Genome-wide association studies (GWAS) are now a common tool to identify genetic variants that affect traits of interest. To date, the NHGRI GWAS Catalog has over 24,000 SNP-phenotype associations. However, the vast majority of these GWAS are conducted in univariate frameworks, ie when genetic variants are only tested against a single phenotype one at a time. This is in contrast to multivariate frameworks where genetic variants are tested against different combinations of traits simultaneously. Under many biological scenarios, taking into account the context of multiple phenotypes drastically increases power. Additionally, by testing combinations of traits, multivariate frameworks allow researchers to investigate a greater level of biological complexity. Despite these clear advantages, multivariate analyses are seldom implemented. Univariate GWAS already involve a large computational and statistical burden; performing an additional, exponentially greater number of tests is highly deterring. Furthermore, it is often unclear how to properly compare different multivariate models even when they can be efficiently conducted.

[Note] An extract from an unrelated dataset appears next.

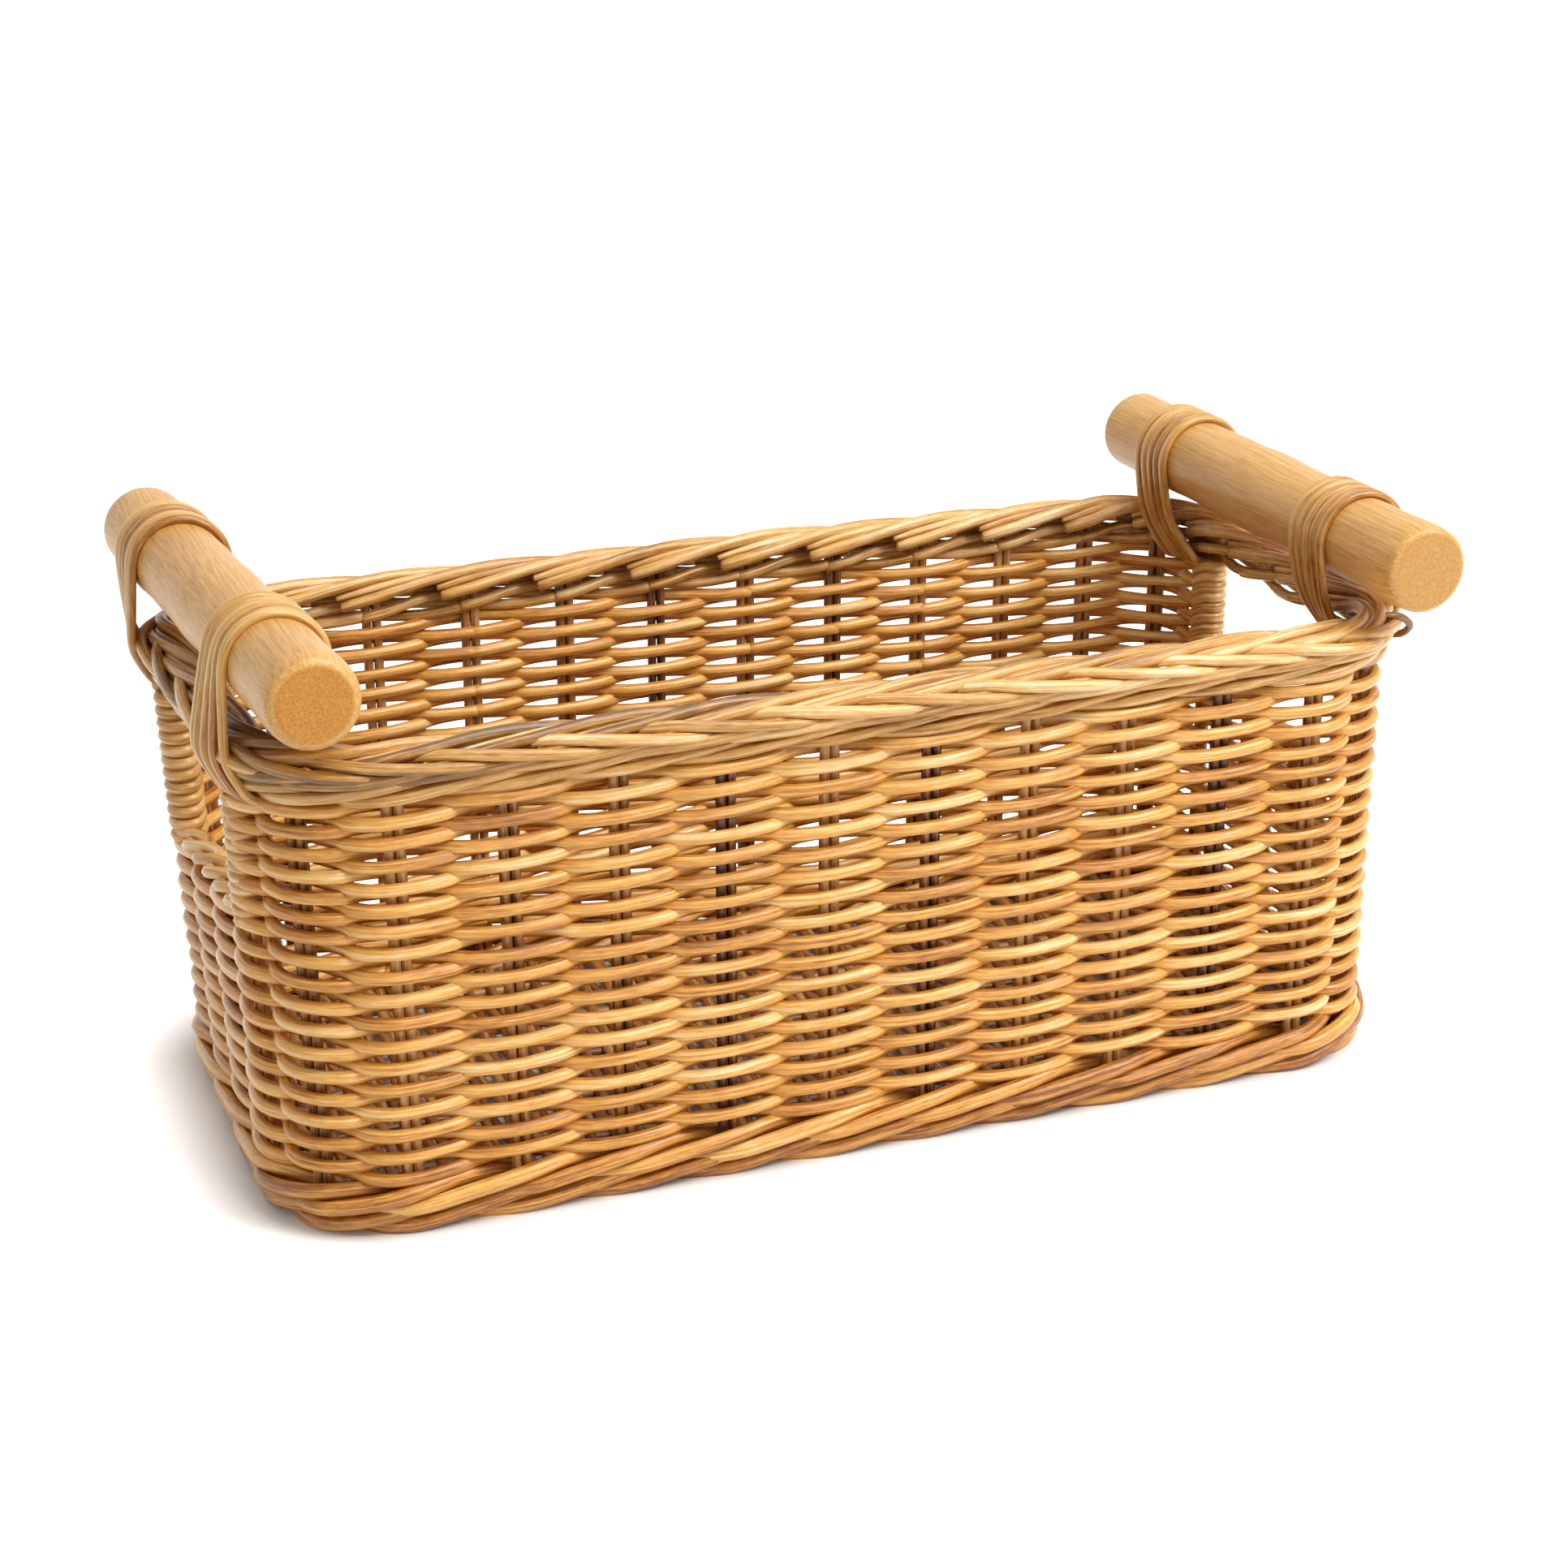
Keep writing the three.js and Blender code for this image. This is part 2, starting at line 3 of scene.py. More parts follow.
import bpy
import numpy as np
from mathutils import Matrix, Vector


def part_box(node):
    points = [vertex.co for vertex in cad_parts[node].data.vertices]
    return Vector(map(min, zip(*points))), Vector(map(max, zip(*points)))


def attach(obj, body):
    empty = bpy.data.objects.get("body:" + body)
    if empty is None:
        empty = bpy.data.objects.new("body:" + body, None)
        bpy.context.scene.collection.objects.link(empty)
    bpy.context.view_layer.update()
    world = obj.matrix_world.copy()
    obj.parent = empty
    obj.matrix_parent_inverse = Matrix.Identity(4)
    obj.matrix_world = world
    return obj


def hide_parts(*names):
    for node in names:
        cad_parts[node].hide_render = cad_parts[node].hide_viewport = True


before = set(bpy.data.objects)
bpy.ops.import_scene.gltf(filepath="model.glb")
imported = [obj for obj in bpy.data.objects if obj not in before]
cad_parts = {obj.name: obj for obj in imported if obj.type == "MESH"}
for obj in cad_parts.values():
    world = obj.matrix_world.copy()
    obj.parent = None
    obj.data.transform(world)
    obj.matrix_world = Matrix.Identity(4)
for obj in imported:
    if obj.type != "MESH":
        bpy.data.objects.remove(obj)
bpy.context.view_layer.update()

# Camera, at the photograph's viewing angle
view_azimuth = math.radians(-21)
view_elevation = math.radians(21)
view_distance = 0.98
view_target = Vector((0.0, 0.0, 0.095))
lens_length = 66

view_direction = Vector((
    math.sin(view_azimuth) * math.cos(view_elevation),
    -math.cos(view_azimuth) * math.cos(view_elevation),
    math.sin(view_elevation),
))
camera = bpy.data.objects.new("camera", bpy.data.cameras.new("camera"))
camera.data.lens = lens_length
camera.location = view_target + view_direction * view_distance
camera.rotation_euler = (-view_direction).to_track_quat("-Z", "Y").to_euler()
bpy.context.collection.objects.link(camera)
bpy.context.scene.camera = camera
bpy.context.scene.view_settings.view_transform = "Standard"

# Lengths below are in metres, and a tone is a place on the ramp of colours of a material. Values named
# tones, spread or pairs are ranges that the values of single strands are drawn from.

# Heights from the frame
waling_low, waling_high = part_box("top_waling")
rows_top = waling_low[2]
waling_top = waling_high[2]

# Every strand: its faces, its rounded ends, the start of its noise, and how far it wanders
tube_sides = 8
end_reach = 0.35
end_share = 0.6
noise_start = (0, 20)
wander_waves = (0.37, 0.83, 1.7)
out_wander = 0.0002
up_wander = 0.0003

# Painted shade: how much darker a strand is drawn at its lower and its upper edge, where it meets its
# neighbours
lower_painted_shade = 0.29
upper_painted_shade = 0.14

# Stakes: sway along the wall and bow across it, each a stretch of waves and how far it reaches
rod_radius = 0.00175
rod_half_gap = 0.0017
rod_spread = (0.94, 1.04)
rod_choices = (0.12, 0.45, 0.6, 0.7)
rod_tone_shift = 0.12
rod_sway = (9, 0.00008)
rod_bow = (7, 0.00015)
rod_points = 24
hidden_length = 0.001
end_wall_limit = 0.7

# Woven walls: reach and rise of a stroke, and how the strands of a row follow each other
strand_radius = 0.00215
strand_pitch = 0.00365
strand_spread = (0.94, 1.04)
strand_tones = (0.36, 0.7)
row_reach = 0.0036
row_rise = 0.0004
stroke_power = 0.7
bulge_share = 0.1
swell_wander = 0.04
points_per_stake = 12
fewest_steps = 4
first_pairs = (0, 4)
strand_pairs = (2, 6)
panel_pairs = (2, 5)
longest_rest = 12
panel_margin = 0.04

# Waling under the border, and the two courses of the foot
waling_strands = 3
waling_radius = 0.00205
waling_lift = 0.0042
foot_radius = 0.0026
waling_spread = (0.94, 1.05)
waling_span = (-0.9, 2.1)
waling_points = 31
waling_course = {"middle": rows_top + waling_lift, "reach": 0.0042, "tones": (0.35, 0.75)}
# The courses of the foot are given lower tones than the walls, the lower course the lowest, as painted
# shade low down and under the foot
upper_course = {"middle": 0.0112, "reach": 0.0052, "tones": (0.2, 0.6)}
lower_course = {"middle": 0.0052, "reach": 0.0042, "tones": (0.08, 0.42), "inset": 0.0008}

# Path of a waling strand: place in stakes, share of the reach, and rise in thicknesses of the strand
waling_keys = (
    (-1.0, -0.95, 0.0),
    (-0.5, 0.0, -0.62),
    (0.0, 0.92, -0.5),
    (0.5, 1.05, 0.0),
    (1.0, 0.92, 0.5),
    (1.5, 0.0, 0.62),
    (2.0, -0.95, 0.0),
    (2.5, 0.0, -0.62),
    (3.0, 0.92, -0.5),
    (3.5, 1.05, 0.0),
)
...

Here, we present a framework and R package that alleviates these obstacles — Bayesian multivariate analysis of summary statistics, or bmass. bmass runs solely using univariate GWAS summary statistics. bmass can quickly conduct all possible multivariate analyses for up to 8 phenotypes. And bmass provides Bayes factors for each multivariate analysis, thus allowing models to be directly compared. Running bmass on various publicly available GWAS datasets consistently show an increase in power up to 40% over univariate approaches while keeping FDRs as low as 15%. bmass identifies many new significant associations as well as the phenotypic combinations driving these associations, thus providing novel levels of biological insight. Overall, bmass is a powerful tool that should further enable researchers to perform multivariate analysis of GWAS.